Exercise details
Return the lines exactly as they stand, from the first of the material through the line containing "SLEEVE_L = 18.0".

** BEGIN **

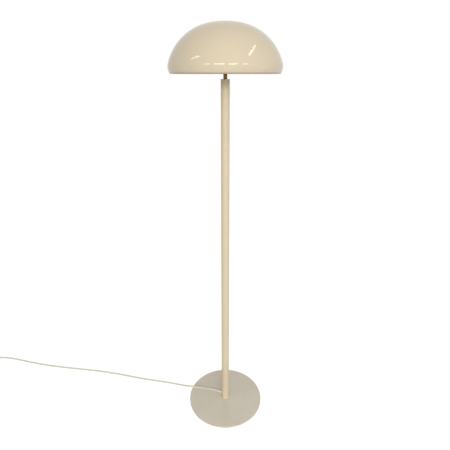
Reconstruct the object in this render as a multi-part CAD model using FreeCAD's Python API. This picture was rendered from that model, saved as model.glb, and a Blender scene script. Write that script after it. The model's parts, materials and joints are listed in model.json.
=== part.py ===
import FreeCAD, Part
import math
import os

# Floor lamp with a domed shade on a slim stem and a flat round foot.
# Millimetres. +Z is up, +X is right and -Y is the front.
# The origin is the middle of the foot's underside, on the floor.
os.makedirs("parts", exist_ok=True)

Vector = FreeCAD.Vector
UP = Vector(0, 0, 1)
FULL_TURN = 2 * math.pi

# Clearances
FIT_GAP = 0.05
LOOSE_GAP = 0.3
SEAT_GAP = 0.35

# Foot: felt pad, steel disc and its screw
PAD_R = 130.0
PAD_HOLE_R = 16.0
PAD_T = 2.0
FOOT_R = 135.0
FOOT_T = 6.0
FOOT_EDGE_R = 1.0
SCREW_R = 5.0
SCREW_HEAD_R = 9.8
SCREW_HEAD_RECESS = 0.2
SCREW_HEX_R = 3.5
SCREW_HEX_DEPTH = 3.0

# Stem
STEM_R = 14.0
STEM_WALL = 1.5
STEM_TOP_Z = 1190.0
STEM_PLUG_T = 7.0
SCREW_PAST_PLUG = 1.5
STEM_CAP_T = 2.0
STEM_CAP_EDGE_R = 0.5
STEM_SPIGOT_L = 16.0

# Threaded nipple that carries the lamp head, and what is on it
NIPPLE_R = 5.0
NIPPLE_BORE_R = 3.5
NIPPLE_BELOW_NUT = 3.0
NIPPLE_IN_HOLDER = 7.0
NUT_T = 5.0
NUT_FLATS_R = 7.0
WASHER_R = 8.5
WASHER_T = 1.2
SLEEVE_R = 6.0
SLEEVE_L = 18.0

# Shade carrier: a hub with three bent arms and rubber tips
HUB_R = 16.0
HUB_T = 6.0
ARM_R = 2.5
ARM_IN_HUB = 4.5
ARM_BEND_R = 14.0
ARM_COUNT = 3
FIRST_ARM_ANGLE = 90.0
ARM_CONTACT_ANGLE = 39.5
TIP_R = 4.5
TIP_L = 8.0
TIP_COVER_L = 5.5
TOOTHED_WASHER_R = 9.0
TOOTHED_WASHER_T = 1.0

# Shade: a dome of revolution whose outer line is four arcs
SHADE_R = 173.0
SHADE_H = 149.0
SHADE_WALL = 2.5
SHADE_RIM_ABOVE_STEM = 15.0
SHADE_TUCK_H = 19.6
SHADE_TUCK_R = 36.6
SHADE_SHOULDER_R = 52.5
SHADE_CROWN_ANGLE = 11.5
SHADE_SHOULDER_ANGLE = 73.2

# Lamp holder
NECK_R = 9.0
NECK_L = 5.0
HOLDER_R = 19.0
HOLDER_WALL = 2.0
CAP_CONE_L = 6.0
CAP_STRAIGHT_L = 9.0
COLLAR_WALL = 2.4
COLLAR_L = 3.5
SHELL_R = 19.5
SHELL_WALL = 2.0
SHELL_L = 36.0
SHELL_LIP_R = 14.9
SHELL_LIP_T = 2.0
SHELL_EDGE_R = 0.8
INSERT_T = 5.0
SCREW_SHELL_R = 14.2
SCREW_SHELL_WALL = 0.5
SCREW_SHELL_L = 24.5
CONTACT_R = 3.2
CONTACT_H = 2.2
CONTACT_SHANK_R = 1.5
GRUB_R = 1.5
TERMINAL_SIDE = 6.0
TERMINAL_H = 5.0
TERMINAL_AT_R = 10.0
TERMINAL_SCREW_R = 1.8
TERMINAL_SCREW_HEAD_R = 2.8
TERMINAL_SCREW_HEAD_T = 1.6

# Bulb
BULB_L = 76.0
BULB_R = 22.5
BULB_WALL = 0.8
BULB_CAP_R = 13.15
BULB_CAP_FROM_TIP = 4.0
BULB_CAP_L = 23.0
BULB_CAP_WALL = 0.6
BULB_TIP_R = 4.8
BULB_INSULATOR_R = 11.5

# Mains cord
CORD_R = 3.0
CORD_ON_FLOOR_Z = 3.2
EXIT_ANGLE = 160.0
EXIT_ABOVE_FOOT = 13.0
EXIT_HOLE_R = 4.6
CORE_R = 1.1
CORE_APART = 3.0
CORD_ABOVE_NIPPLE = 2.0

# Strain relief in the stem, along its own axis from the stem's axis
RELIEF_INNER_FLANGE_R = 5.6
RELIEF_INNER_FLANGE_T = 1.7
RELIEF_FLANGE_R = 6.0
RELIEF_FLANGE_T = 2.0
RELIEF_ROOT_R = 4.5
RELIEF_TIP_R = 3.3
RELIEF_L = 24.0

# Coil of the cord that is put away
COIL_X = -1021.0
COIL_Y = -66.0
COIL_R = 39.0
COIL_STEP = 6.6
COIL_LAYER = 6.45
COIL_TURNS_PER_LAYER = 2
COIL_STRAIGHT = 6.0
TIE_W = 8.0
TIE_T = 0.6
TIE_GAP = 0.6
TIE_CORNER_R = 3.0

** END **

Answer to this task
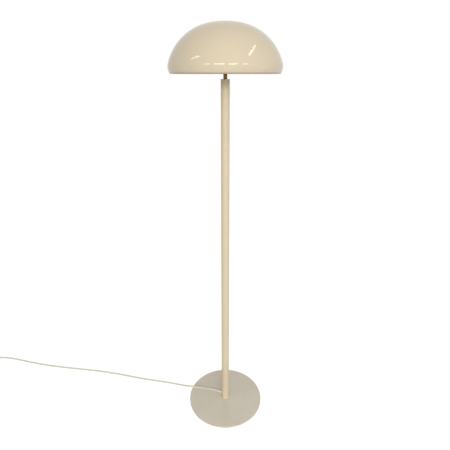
Reconstruct the object in this render as a multi-part CAD model using FreeCAD's Python API. This picture was rendered from that model, saved as model.glb, and a Blender scene script. Write that script after it. The model's parts, materials and joints are listed in model.json.
=== part.py ===
import FreeCAD, Part
import math
import os

# Floor lamp with a domed shade on a slim stem and a flat round foot.
# Millimetres. +Z is up, +X is right and -Y is the front.
# The origin is the middle of the foot's underside, on the floor.
os.makedirs("parts", exist_ok=True)

Vector = FreeCAD.Vector
UP = Vector(0, 0, 1)
FULL_TURN = 2 * math.pi

# Clearances
FIT_GAP = 0.05
LOOSE_GAP = 0.3
SEAT_GAP = 0.35

# Foot: felt pad, steel disc and its screw
PAD_R = 130.0
PAD_HOLE_R = 16.0
PAD_T = 2.0
FOOT_R = 135.0
FOOT_T = 6.0
FOOT_EDGE_R = 1.0
SCREW_R = 5.0
SCREW_HEAD_R = 9.8
SCREW_HEAD_RECESS = 0.2
SCREW_HEX_R = 3.5
SCREW_HEX_DEPTH = 3.0

# Stem
STEM_R = 14.0
STEM_WALL = 1.5
STEM_TOP_Z = 1190.0
STEM_PLUG_T = 7.0
SCREW_PAST_PLUG = 1.5
STEM_CAP_T = 2.0
STEM_CAP_EDGE_R = 0.5
STEM_SPIGOT_L = 16.0

# Threaded nipple that carries the lamp head, and what is on it
NIPPLE_R = 5.0
NIPPLE_BORE_R = 3.5
NIPPLE_BELOW_NUT = 3.0
NIPPLE_IN_HOLDER = 7.0
NUT_T = 5.0
NUT_FLATS_R = 7.0
WASHER_R = 8.5
WASHER_T = 1.2
SLEEVE_R = 6.0
SLEEVE_L = 18.0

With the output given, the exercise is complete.